'If we don't act now to safeguard our privacy, we could all become victims of identity theft'. - Bill Nelson
Every 2 seconds someone is the victim of identity theft, our security being under threat as a result of the technological advancement and progress that drives our societal evolution. Our lives have become public property to the point where we have exposed our private parts (our true self) to the boot of our developmental curse. In the midst of our need to transcend and advance we have become accustomed to our lives being uncovered and subject to the scrutiny of those who have nothing better to do than take advantage of our vulnerability. Being vulnerable is considered a sign of humility, an authentic expression of honesty that endears you to others, but unfortunately we need safeguards to protect ourselves from those who try to abuse our soft underbelly.
Our technological vulnerability has exposed us to an ironic existential crisis of identity confusion that has reached epidemic proportions. We are running around like headless chickens lost for words trying to cope with the cultural expectations of success and failure that have exacerbated our anxiety and numbed our understanding of what it truely means to be ourselves.

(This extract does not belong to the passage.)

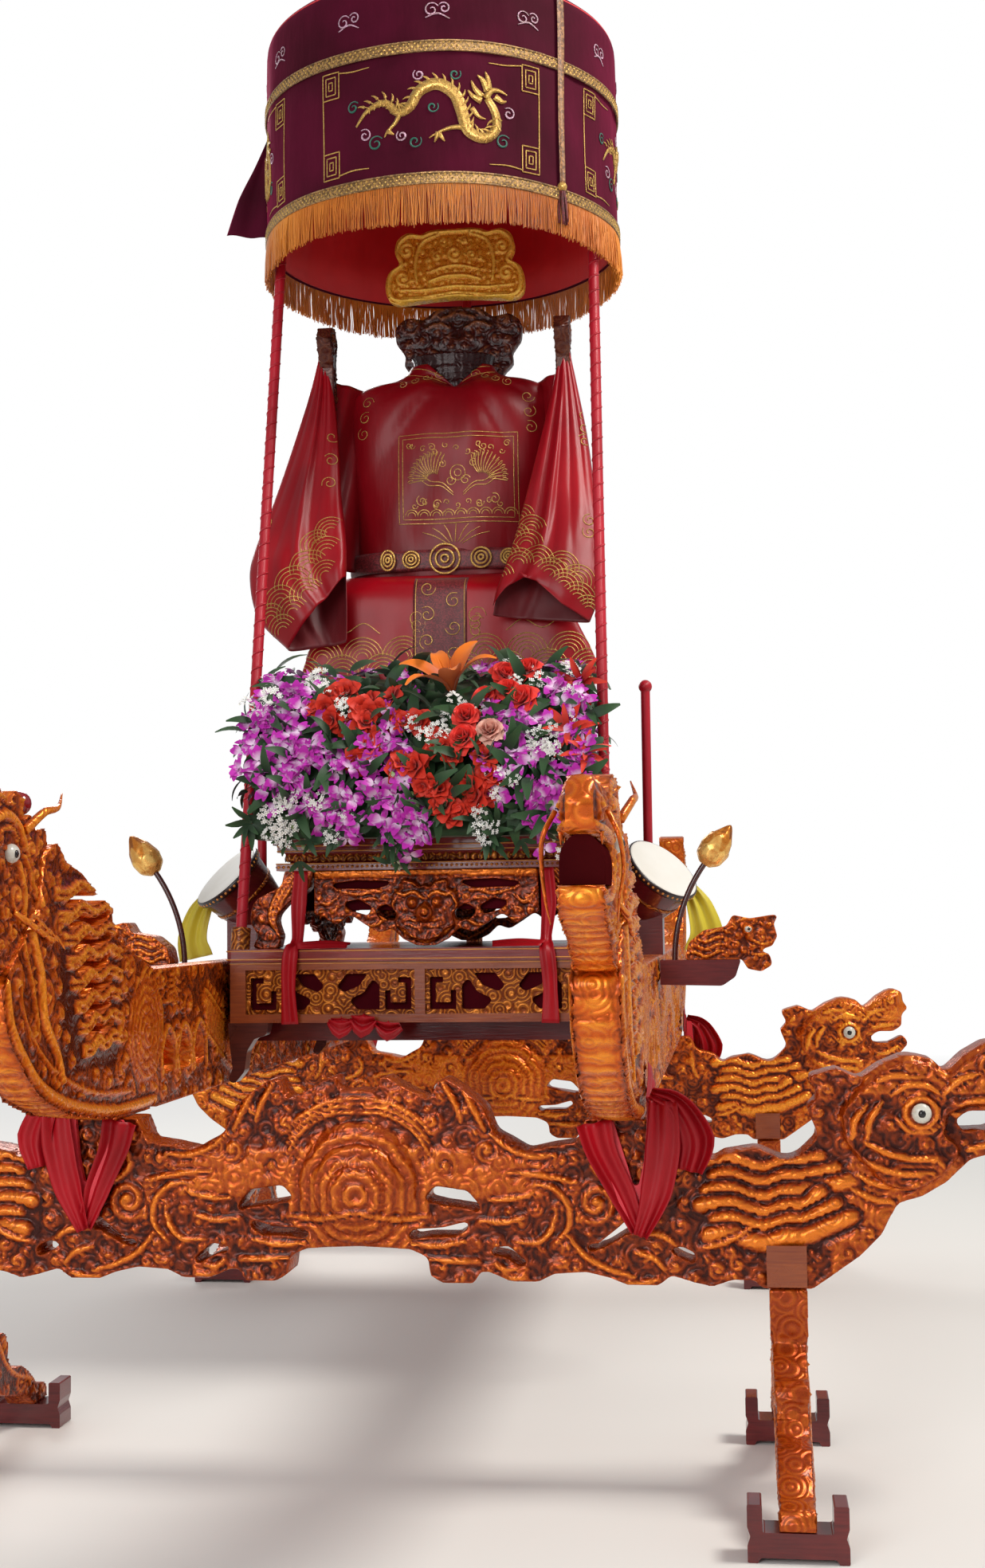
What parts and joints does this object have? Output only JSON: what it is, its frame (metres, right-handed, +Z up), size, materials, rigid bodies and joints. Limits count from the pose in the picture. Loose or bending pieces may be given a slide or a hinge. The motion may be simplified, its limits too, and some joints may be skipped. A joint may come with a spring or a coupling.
{
  "type": "processional palanquin",
  "caption": "Carved and gilded processional palanquin on trestle stands, with dragon beams, a two tier table, a dressed throne, a flower bank and a drum canopy.",
  "frame": {"origin": "on the floor, under the middle of the object's box", "axes": "+Z up, +Y along the long beams towards the tails, +X to the right seen from the front"},
  "size_m": [2.2796, 3.767, 3.212],
  "materials": {
    "gilt_carving": "gilded lacquer, satin",
    "orange_lacquer": "glossy lacquer",
    "dark_lacquer": "glossy lacquer",
    "red_lacquer": "glossy lacquer",
    "red_satin": "satin",
    "gold_cloth": "embroidered",
    "velvet": "velvet",
    "red_wrap": "satin",
    "brass_fittings": "polished",
    "gold_leaf": "gilded",
    "flowers": "petals and leaves"
  },
  "bodies": {
    "root": {"cross_beam_front": "gilt_carving", "cross_beam_rear": "gilt_carving", "nailed_plates": "orange_lacquer", "stand_front_right": "gilt_carving", "stand_front_left": "gilt_carving", "stand_rear_right": "gilt_carving", "stand_rear_left": "gilt_carving", "feet_front": "dark_lacquer", "feet_rear": "dark_lacquer", "long_beam_right": "gilt_carving", "long_beam_left": "gilt_carving", "dragon_head_right": "gilt_carving", "dragon_head_left": "gilt_carving", "bearers": "dark_lacquer", "tier_rails": "orange_lacquer", "tier_posts": "orange_lacquer", "tier_panels": "gilt_carving", "tier_linings": "dark_lacquer", "apron_backs": "dark_lacquer", "tier_board": "dark_lacquer", "tier_legs": "dark_lacquer", "table_legs": "gilt_carving", "apron_front": "gilt_carving", "apron_rear": "gilt_carving", "aprons_side": "gilt_carving", "table_top": "red_lacquer", "throne_base": "red_lacquer", "throne_seat": "red_lacquer", "throne_back": "dark_lacquer", "throne_arms": "gilt_carving", "robe_skirt": "red_satin", "robe_body": "red_satin", "sleeve_right": "red_satin", "sleeve_left": "red_satin", "hat": "gold_cloth", "canopy_drum": "velvet", "canopy_roof": "velvet", "canopy_poles": "red_wrap", "pole_sockets": "brass_fittings", "side_bars": "dark_lacquer", "side_bar_heads": "gilt_carving", "lotus_stems": "dark_lacquer", "lotus_buds": "gold_leaf", "hand_drums": "dark_lacquer", "drum_cradles": "dark_lacquer", "side_posts": "red_wrap", "flower_bank": "flowers", "beam_ties": "red_wrap"}
  },
  "joints": []
}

'Often we lose our identity trying to please or placate others'. -Mary Manin Morrissey
It does seem like I am constantly having to address the comparisons that are reflected back to me by the social media madness that hovers above my life like a ghostly cloud that competes for my attention, shaping my view of the world through the lens of over inflated self adulation.
The age old question of 'who am I’ seems to be under scrutiny, seriously ravaged by the mass media opinions of those who are uncomfortable in their own skin, projecting wave upon wave of discontent on to my dissatisfied self.
'When you have a lot of people telling you what you are and perceiving you in a certain way, it's difficult to find your own identity'. -Sia
If I am to truely be me then I will need to find a way to get off the comparison train long enough to take a breath and regain a sense of momentary sanity. Comparisons in life are an unavoidable a reminder that we need each other in order to consider the similarities or dissimilarities that exist between us. The contrasting differences that juxtapose our relationships are not a bad thing, until they begin to divide us and drive us into competitive mode where we try to wrangle a new identity from the arms of another.
‘If you keep trying to be someone else who is going to be you’ - Hungarian proverb
When my doppelganger dissatisfaction forces me to take on another’s identity I lose myself in the process and die a slow death of fakery, and become the brunt of a long running public joke.
Maybe its time to do some honest self talk of acceptance, reminding myself that I am more than enough, and that unless I accept who I am warts and all I will end up striving for something that in the end will destroy my sense of self worth. Don’t let the so-called holiness warriors or success merchants displace your identity and rob you of the peace of mind that is mostly content with your imperfections and maladies.
My identity is so easily influenced by the myriad of comparisons that surround my life. May I be granted the wisdom and discernment to know how to weed out the deceptive invasions of projected expectation that warp my evolving self.